I have never seen a properly denormalized table. In practice you will get a "historically grown" system way to often and doing anything like that will break things.

The whole article seems to be quite academic from my personal experience a textbook normalized database is slow beyond belief (i did exactly that once and we had to revert it back).


Or better yet, since you don't care about your data anyways, just don't bother storing it. Infinitely scalable and always blazingly fast.

>I have never seen a properly denormalized table

Do you mean normalized? There's no such thing as "properly" denormalized, anything that is not normal is denormalized.

>The whole article seems to be quite academic from my personal experience a textbook normalized database is slow beyond belief (i did exactly that once and we had to revert it back).

I've seen lots of people say that, but then consistently found those same people don't actually know what the normalization rules are, and all they did was create a different denormalized database that happened to have poor performance for the queries they were using.
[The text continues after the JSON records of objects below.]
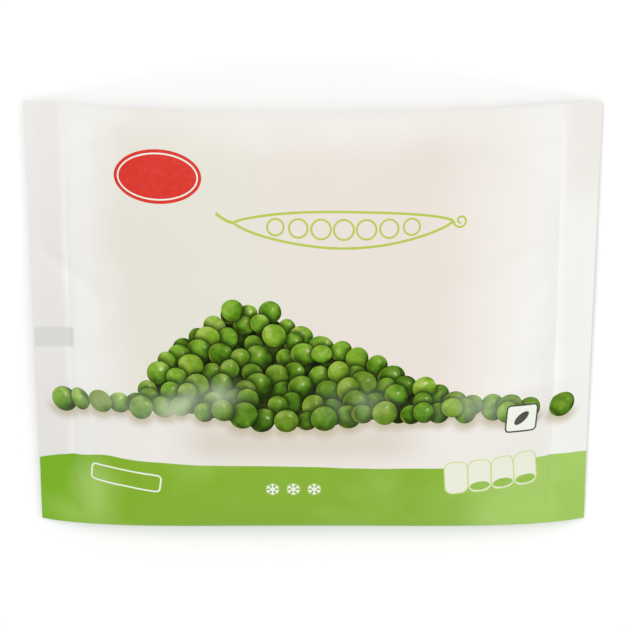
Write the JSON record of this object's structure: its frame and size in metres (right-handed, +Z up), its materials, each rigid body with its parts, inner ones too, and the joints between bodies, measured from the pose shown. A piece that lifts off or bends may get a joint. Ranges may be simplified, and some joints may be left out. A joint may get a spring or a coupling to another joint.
{
  "type": "frozen vegetable bag",
  "caption": "Sealed pillow pouch of frozen peas, lying on its back with its printed front up; flat seal strips at both ends and a fin seam behind.",
  "frame": {"origin": "on the floor, under the middle of the pouch", "axes": "+X along the pouch, to the right of its printed front; +Y towards its top fold; +Z up, out of the printed front"},
  "size_m": [0.23, 0.178, 0.0314],
  "materials": {
    "printed_film": "satin white polyethylene film with a printed green band and a printed heap of peas"
  },
  "bodies": {
    "root": {"film_pouch": "printed_film"}
  },
  "joints": []
}
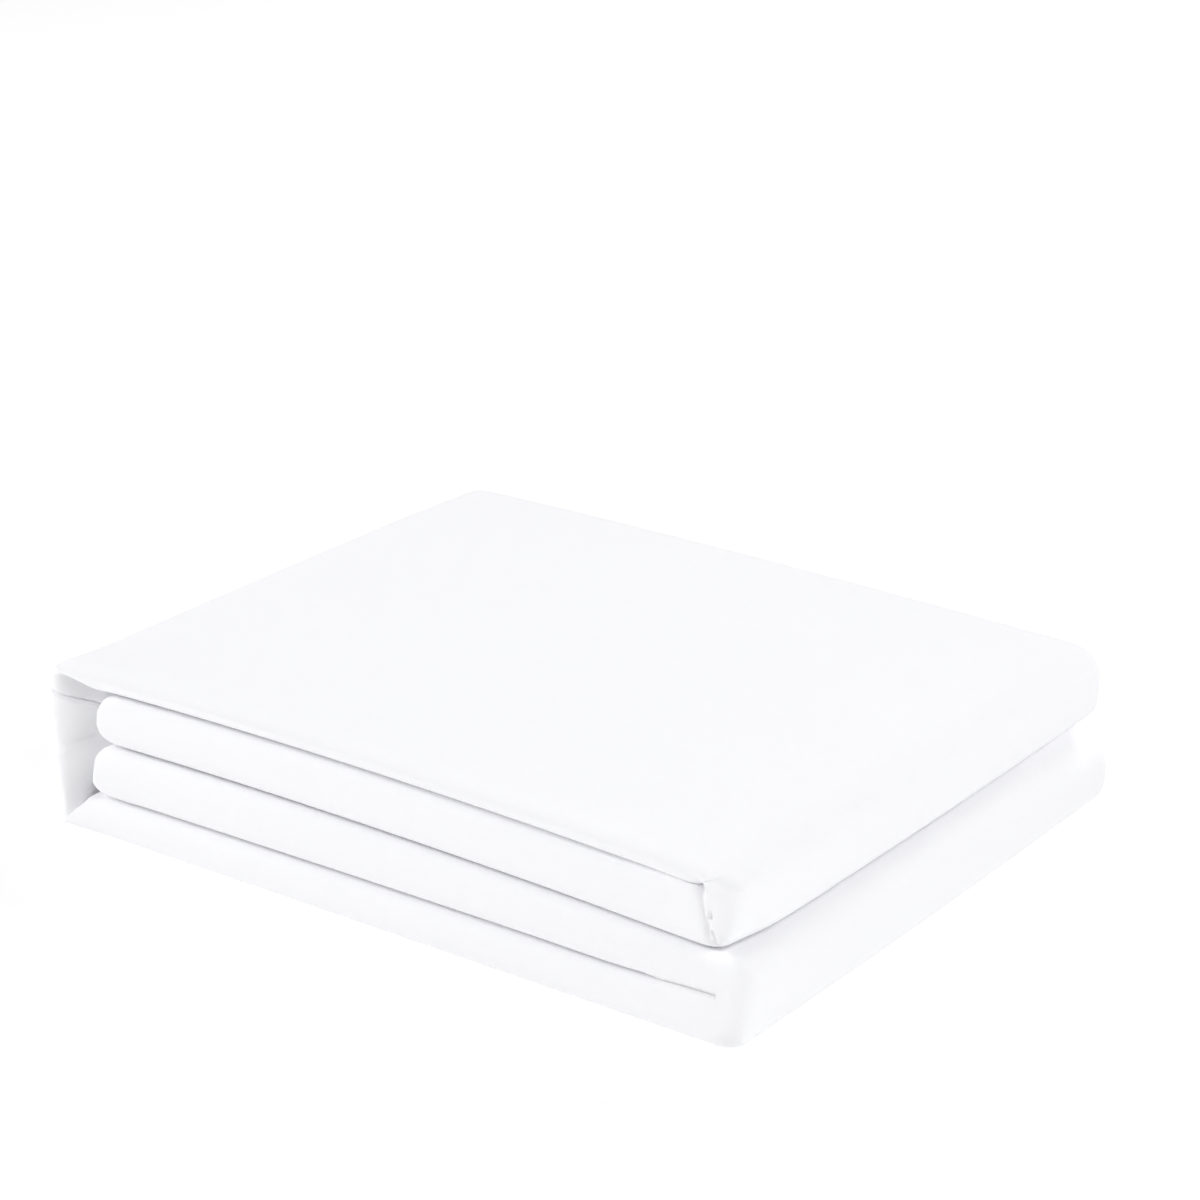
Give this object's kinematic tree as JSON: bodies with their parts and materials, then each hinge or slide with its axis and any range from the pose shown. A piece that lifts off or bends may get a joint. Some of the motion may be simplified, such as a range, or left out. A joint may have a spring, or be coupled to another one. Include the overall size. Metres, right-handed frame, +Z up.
{
  "type": "folded flat sheet",
  "caption": "White cotton flat bed sheet, folded into a soft rectangular stack with its spine at one end and rolled folds at the other.",
  "frame": {"origin": "middle of the underside, on the surface that the folded sheet lies on", "axes": "+X from the spine of the folded strip to its rolled folds, +Y from the front folds to the back, +Z up"},
  "size_m": [0.3, 0.2504, 0.0626],
  "materials": {
    "cotton": "soft matt plain weave"
  },
  "bodies": {
    "root": {"sheet": "cotton"}
  },
  "joints": []
}
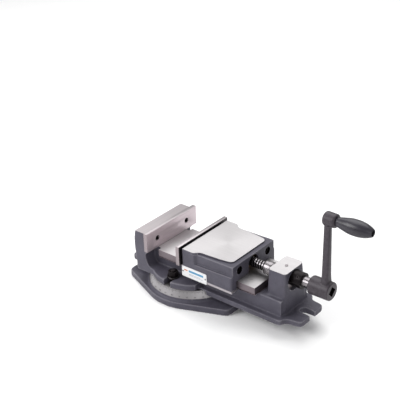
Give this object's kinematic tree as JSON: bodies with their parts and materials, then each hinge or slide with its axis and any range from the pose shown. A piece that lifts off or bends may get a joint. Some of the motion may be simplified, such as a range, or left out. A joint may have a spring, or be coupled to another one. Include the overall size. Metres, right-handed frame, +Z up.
{
  "type": "machine vise",
  "caption": "Milling machine vise on a round swivel base: fixed jaw, sliding jaw on rails, lead screw in a housing and a crank with a spinning grip.",
  "frame": {"origin": "on the swivel axis, on the underside of the base", "axes": "+X along the screw from the fixed jaw to the crank, +Z up, +Y to the left when looking along +X"},
  "size_m": [0.566, 0.211, 0.2788],
  "materials": {
    "base_cast": "grey enamel over sand-cast iron, machined bright on the graduated band",
    "body_cast": "grey enamel over sand-cast iron, ground bright on the rails and tops",
    "jaw_cast": "grey enamel over sand-cast iron, ground bright on top",
    "jaw_plate": "hardened steel, surface ground",
    "ground_strip": "surface ground steel",
    "bright_steel": "turned bright steel",
    "black_steel": "black oxide",
    "collar_steel": "black oxide, turned",
    "bronze": "turned bronze",
    "crank_steel": "dark enamel over a steel forging",
    "grip": "dark moulded grip, satin",
    "label": "blank printed plate, satin white",
    "rivets": "satin"
  },
  "bodies": {
    "base": {"swivel_base": "base_cast", "pivot_post": "bright_steel"},
    "turntable": {"vise_body": "body_cast", "fixed_jaw_plate": "jaw_plate", "fixed_plate_screw_near": "black_steel", "fixed_plate_screw_far": "black_steel", "t_bolt_near": "black_steel", "t_bolt_far": "black_steel", "clamp_washer_near": "bright_steel", "clamp_washer_far": "bright_steel", "screw_bushing": "bronze", "thrust_race_housing": "bright_steel", "oil_fitting": "bright_steel"},
    "near_nut": {"clamp_nut_near": "black_steel"},
    "far_nut": {"clamp_nut_far": "black_steel"},
    "jaw": {"moving_jaw": "jaw_cast", "moving_jaw_plate": "jaw_plate", "screw_nut": "bronze", "label_plate": "label", "label_rivet_front": "rivets", "label_rivet_rear": "rivets", "jaw_plate_bolt_near": "black_steel", "jaw_plate_bolt_far": "black_steel", "nut_screw_near": "black_steel", "nut_screw_far": "black_steel", "keeper_near": "ground_strip", "keeper_far": "ground_strip", "keeper_screw_near_1": "black_steel", "keeper_screw_near_2": "black_steel", "keeper_screw_near_3": "black_steel", "keeper_screw_far_1": "black_steel", "keeper_screw_far_2": "black_steel", "keeper_screw_far_3": "black_steel"},
    "screw": {"lead_screw": "bright_steel", "thrust_collar": "bright_steel", "thrust_race_collar": "bright_steel", "thrust_ball_ring": "bronze", "rear_collar": "collar_steel", "collar_set_screw": "black_steel"},
    "crank": {"crank_arm": "crank_steel", "grip_bolt": "bright_steel"},
    "grip": {"handle_grip": "grip"}
  },
  "joints": [
    {"name": "swivel", "type": "hinge", "parent": "base", "child": "turntable", "pos_m": [0, 0, 0.0365], "axis": [0, 0, 1], "continuous": true},
    {"name": "screw_turn", "type": "hinge", "parent": "turntable", "child": "screw", "pos_m": [0.236, 0, 0.109], "axis": [1, 0, 0], "range_deg": [-4680, 1440]},
    {"name": "jaw_slide", "type": "slide", "parent": "turntable", "child": "jaw", "axis": [1, 0, 0], "range_m": [-0.0785, 0.0245]},
    {"name": "crank_pull", "type": "slide", "parent": "screw", "child": "crank", "axis": [1, 0, 0], "range_m": [0, 0.05]},
    {"name": "grip_spin", "type": "hinge", "parent": "crank", "child": "grip", "pos_m": [0.385, 0, 0.263], "axis": [1, 0, 0], "continuous": true},
    {"name": "near_nut_turn", "type": "hinge", "parent": "turntable", "child": "near_nut", "pos_m": [0, -0.068, 0.06], "axis": [0, 0, 1], "continuous": true},
    {"name": "far_nut_turn", "type": "hinge", "parent": "turntable", "child": "far_nut", "pos_m": [0, 0.068, 0.06], "axis": [0, 0, 1], "continuous": true}
  ],
  "couplings": [
    {"joint": "jaw_slide", "follows": "screw_turn", "m_per_rad": 0.00095493}
  ]
}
For an existing application I personally prefer changing the index type, partitioning the table or tuning DB parameters first. It's far less risky because you don't need to change a single query and it's transaprent to the application. Sure if you cannot get the desired perfomance by tuning the RDBMS than you need to consider changing the way how the tables are modelled. From my experience, usually normalizing it one step furhter improves the performance, at least for OLTP use cases.